---Samael <Samael@dial.pipex.com> wrote:
>
>
> -----Original Message-----
> From: Darin Sunley <umsunley@cc.umanitoba.ca>
> To: extropians@extropy.com <extropians@extropy.com>
> Date: 11 December 1998 13:15
> Subject: Re: Re: The Education Function
>
>
> >The only hole in this, of course, is the lack of ability in most
countries
> for a citizen to "opt out" of government services. My brother feels
that
> allowing opting out would be a bad idea. I think I agree, at least for
> certain category B services that are both very important and whose
utility
> decreases as the amount of buy-in decreases.
>
>
> For instance, the army.
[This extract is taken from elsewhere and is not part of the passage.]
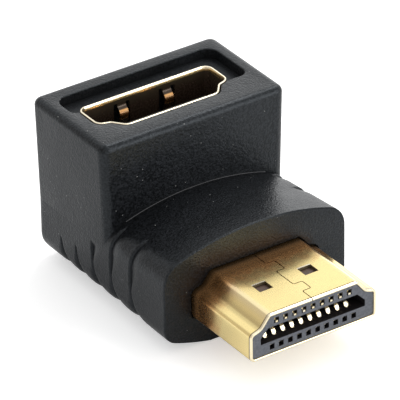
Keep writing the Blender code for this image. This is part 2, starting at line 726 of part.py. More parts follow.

It's a tad hard to protect no 7 smith
street from
> nuclear weapons without protecting no 9 as well (even iof no 7 wants
to pay
> for it and no 9 doesn't).
>
> I hope that people will note that not _everyone_ on there is a pure
> idealistic libertarian and that there is spectrum of people (although
> tending strongly to the neophilic,intelligent, educated,
imaginative, etc.).
>
> Samael
>
>
If there are no governments then who is going to bomb who? The reason
we have wars in the first place is because one government has a beef
with another government. If there is no central authority to attack,
how does one wage war? If there's no government to surrender how does
the aggresor declare victory?
Without governments there's not much call for the private development of weapons of mass destruction. Businesses have other things to do than kill thousands of people.